A brief moment of reflection is useful to help in making this distinction.  The reality is that there is very little I can “do” about unkind acts directed at me, or perhaps more accurately, things I would be willing to “do”.  Here the list is kind of interesting: ridicule, counter attack, defamation of character, revenge…there are many more options but none look all that lovely. So often most of us do nothing.  We may stew and fret, but nothing changes from this and we burn precious psychic energy achieving nothing.


So why not just abandon the whole enterprise: If someone is unkind to me, and I register that fact, the next step could be to simply let go of my responses immediately so I don’t waste any life energy on a dead-end side road that will not take me to my preferred destination. “Unkind” is not life threatening. I have options about how I process the experience and how I respond. I have found humor helps me with this “letting go” when I so deeply want to “hang on”. Watching yourself throw a silent inner tantrum can be fairly funny if you view the show with an open mind.

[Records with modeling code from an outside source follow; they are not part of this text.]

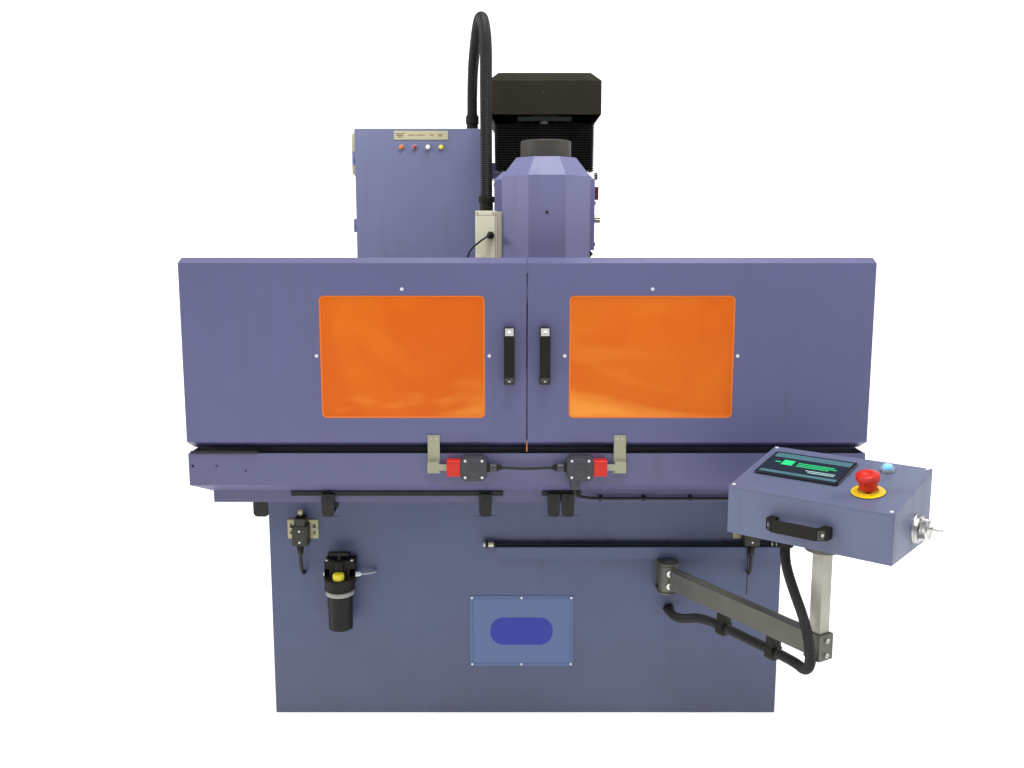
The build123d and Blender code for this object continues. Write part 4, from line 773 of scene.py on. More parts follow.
def border(name, body, place, outer, inner, thick, finish, slot=None):
    """A flat frame between two outlines of as many points each, on a place's XY plane."""
    build = Build(place)
    loops = []
    for outline, z in ((outer, 0), (outer, thick), (inner, thick), (inner, 0)):
        loops.append([build.bm.verts.new(place @ Vector((x, y, z))) for x, y in outline])
    for a, b in zip(loops, loops[1:] + loops[:1]):
        for i in range(len(a)):
            j = (i + 1) % len(a)
            build.bm.faces.new([a[i], a[j], b[j], b[i]])
    return build.piece(name, finish, body, slot)


# ---------------------------------------------------------------- places that pieces share
# The spindle's axis, the arm on its pivot, the control box on its post, and the box's sloped panel
# from its lower left corner.
HEAD = mm(55, -208, 0)
ARM = Matrix.Translation(mm(377, -450, 410)) @ turned(-58.7, "Z")
BOX = Matrix.Translation(mm(638.32, -879.79, 639)) @ turned(-39.8, "Z")
PANEL_SLOPE = Matrix.Rotation(math.atan2(50, 240), 4, "X")
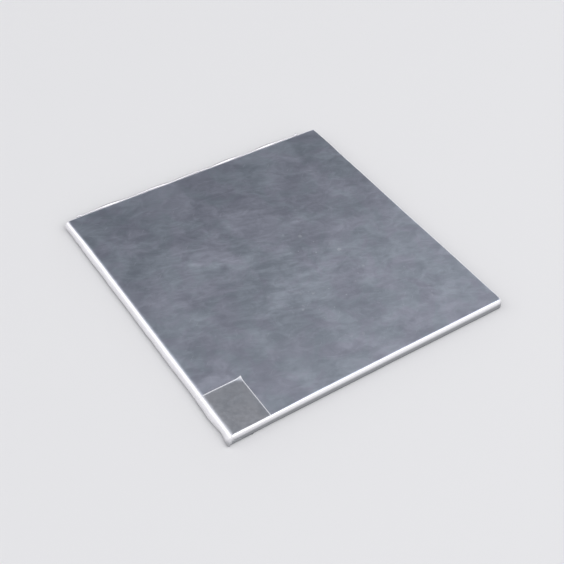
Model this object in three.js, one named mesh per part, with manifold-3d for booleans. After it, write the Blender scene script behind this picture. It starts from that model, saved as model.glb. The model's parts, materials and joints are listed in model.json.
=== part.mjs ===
// A flat, nearly square lithium-ion pouch cell, lying on its back.
//
// Millimetres, +Z up. The origin is the middle of the footprint, on the surface the cell lies on.
// -Y is the front edge, +Y the back edge, -X the left edge and +X the right edge, where the two
// terminal tabs leave the pouch. Two sheets of aluminium laminate are sealed together around the
// electrode stack. The upper sheet is a drawn cup, the lower one a flat cover. Their sealed rims are
// folded under the body on the left, front and right, and stand up against the back wall.

import * as THREE from "three";
import { mergeVertices } from "three/addons/utils/BufferGeometryUtils.js";
import Module from "manifold-3d";

const wasm = await Module();
wasm.setup();

// ---------------------------------------------------------------- driving dimensions
const WIDTH = 150; // along X, at the top face
const DEPTH = 156; // along Y
const TOP = 5.05; // height of the top face above the surface
const LAMINATE = 0.15; // thickness of the aluminium laminate
const CLEARANCE = 0.01; // between sheets that lie on each other
const EDGE_RADIUS = 1.2; // drawing radius along the top edges
const LEFT_DRAFT = 0.8; // how far the left wall leans out at its foot
const CORNER_RADII = { frontLeft: 0.6, frontRight: 1.3, backRight: 1.6, backLeft: 2.2 };
const TAPE = 0.05; // thickness of the fixing tapes

const SEAL_WIDTH = 9; // width of the rims folded under the body
const BACK_RIM_TOP = 5.75; // the rim at the back stands a little proud of the top face
const BACK_RIM_LEFT = -69.3; // the ends of that rim along X
const BACK_RIM_RIGHT = 64.3;

const TAB_THICKNESS = 0.2;
const TAB_WIDTH = 35; // along Y
const TAB_PITCH = 68; // between the centre lines of the two tabs
const TAB_REACH = 26; // length of bare tab under the body
const SEALANT = 0.05; // thickness of one polypropylene sealant strip
const SEALANT_OVERHANG = 2.5; // how much wider than the tab the sealant is, on each side

const ANODE_COUNT = 13;
const CATHODE_COUNT = ANODE_COUNT - 1; // every cathode lies between two anodes
const ANODE_THICKNESS = 0.135;
const CATHODE_THICKNESS = 0.155;
const SEPARATOR = 0.016;
const SHEET_GAP = 0.003; // between an electrode and the separator
const FOIL = 0.02; // bare collector foil that runs from a sheet to its tab
const WELD_PITCH = 0.034; // between the foils where they are welded to the tab
const STACK_BASE = 0.6;

// ---------------------------------------------------------------- levels and places worked out from them
const LEFT = -WIDTH / 2;
const RIGHT = WIDTH / 2;
const FRONT = -DEPTH / 2;
const BACK = DEPTH / 2;
const LAYER = LAMINATE + CLEARANCE;

const RIM_BOTTOM = TAPE + CLEARANCE; // outer face of the cup's rim, folded under
const COVER_RIM = RIM_BOTTOM + LAYER; // the cover's rim lies on it
const COVER_BOTTOM = COVER_RIM + LAYER; // the cover's main sheet
const CAVITY_BOTTOM = COVER_BOTTOM + LAMINATE;

// Under the right edge the tab and its two sealant strips lie between the cup's and the cover's rims.
const TAB_LAYERS = TAB_THICKNESS + 2 * SEALANT + 3 * CLEARANCE;
const OUTER_STRIP = RIM_BOTTOM + LAMINATE + CLEARANCE + SEALANT / 2;
const TAB_LEVEL = OUTER_STRIP + SEALANT / 2 + CLEARANCE + TAB_THICKNESS / 2;
const INNER_STRIP = TAB_LEVEL + TAB_THICKNESS / 2 + CLEARANCE + SEALANT / 2;
const RAISED_RIM = RIM_BOTTOM + LAMINATE + CLEARANCE + TAB_LAYERS;
const RAISED_COVER = RAISED_RIM + LAYER;
const TAB_REST_LEVEL = RIM_BOTTOM + TAB_THICKNESS / 2;
const TAB_INSIDE = RAISED_COVER + LAYER + SEALANT + CLEARANCE + TAB_THICKNESS / 2;
const WELD_BASE = TAB_INSIDE + TAB_THICKNESS / 2 + CLEARANCE; // underside of the lowest welded foil

const STACK = { left: -72, right: 61.2, front: -75.4, back: 75.4 }; // outline of the anodes
const CATHODE_INSET = 1;
const SEPARATOR_OVERHANG = 0.8;
const FOLD_BULGE = 0.3; // how far a fold of the separator reaches past its flat run
const FOIL_WIDTH = 30;
const FAN_START = STACK.right + SEPARATOR_OVERHANG + 0.3; // where the foils begin to come together
const GATHER_END = 65.8; // where they lie on each other
const WELD_END = 71.2;
const TAB_INNER_END = 67.2;
const TAB_YS = { positive: TAB_PITCH / 2, negative: -TAB_PITCH / 2 };

const PATCH_SIZE = 25; // the square of tape on the front left corner
const PATCH_TAPE = 0.06;
const PATCH_RIGHT = -54.6;
const PATCH_BACK = -53.2;

// ---------------------------------------------------------------- materials
const finish = (color, roughness, metalness) =>
  new THREE.MeshStandardMaterial({ color, roughness, metalness });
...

Conversely, if I successfully let go, I can then opt to pay attention to acts of kindness. This actually is also fairly entertaining, since the variance and creativity are impressive and sometimes amusing.  A Lyft driver, invited to help me learn more about my new community, provided 20 uninterrupted minutes of detailed information. Her enthusiasm for her place of birth was contagious.  And I find that noticing the act of kindness is itself a contribution to my personal joy and well-being.  Returning the gesture can become a life challenge, something to imagine and create and act upon.  She appreciated my gratitude and my assessment of her capacity for comprehensiveness.


We humans can create a way of being from all this. An example may help here. I have a policy when soliciting help from others, particularly the challenge of all manner of “help lines”, where the website says “Contact Us” and you then discover this means that you will first have to experience a range of digitized processes. If you hang in there though, you may actually get to talk to a person, a breakthrough of sorts. Once I have connected with this person and explained my “need for help”, I perceive myself as creating a relationship.  As we sort through my concerns, I pay attention.  If this person manifests kindness, I make sure that before I end the conversation, I tell them that I noticed how thoughtful they were, that I needed that kindness and that I am grateful for it.


I am always a bit sobered at how persons react to this message. Most are obviously emotionally reactive, first surprised, then expressively grateful, then eager to assure me that they are willing to help me even more.  It is almost as if they are accustomed to their kindness being ignored, even invisible. To increase their comfort with my feedback, I sometimes joke with them that if they had been unkind, we both know they would have heard about it, so why not hear about it when they are kind. Then we laugh.


This is a little kindness ceremony that I engage in both on the phone and in person with others, usually people I do not really “know”.  It has taught me a great deal about kindness.  There is the obvious first lesson: you can focus on kindness rather than unkindness if you decide to do so. The discipline and deliberateness of this focus is a personal decision: anyone can make it. Knowing you can make the decision to focus on kindness, and then not make that decision is itself a decision.


The second lesson leaves me reflective: people who make the choice to be kind are often surprised that someone even noticed.  We seem to have hoped for a lot of kindness but then fail to applaud the kind person.  We have a few high-profile practices as a nation; however, the small and quiet kindnesses simply go unheeded.


Like most humans, I am distressed by the large and disabling events on our planet, our wars, natural disasters, cruelty and violence against one another, climate destruction, moral vacuousness, despair and cynicism. There are not many practices that can serve as antidote. I watch for ones that help.  For me, a watchfulness about kindness is a balancing practice, a decision to ensure that my awareness attends to options where I have self-agency.


Here, tucked in between Thanksgiving and Christmas, I share a reflection that posits mindfulness always can find light, and can always increase that light.  One way is to be kind; another is gratitude for the kindness of others.


“A single act of kindness throws out roots in all directions, and the roots spring up and make new trees.”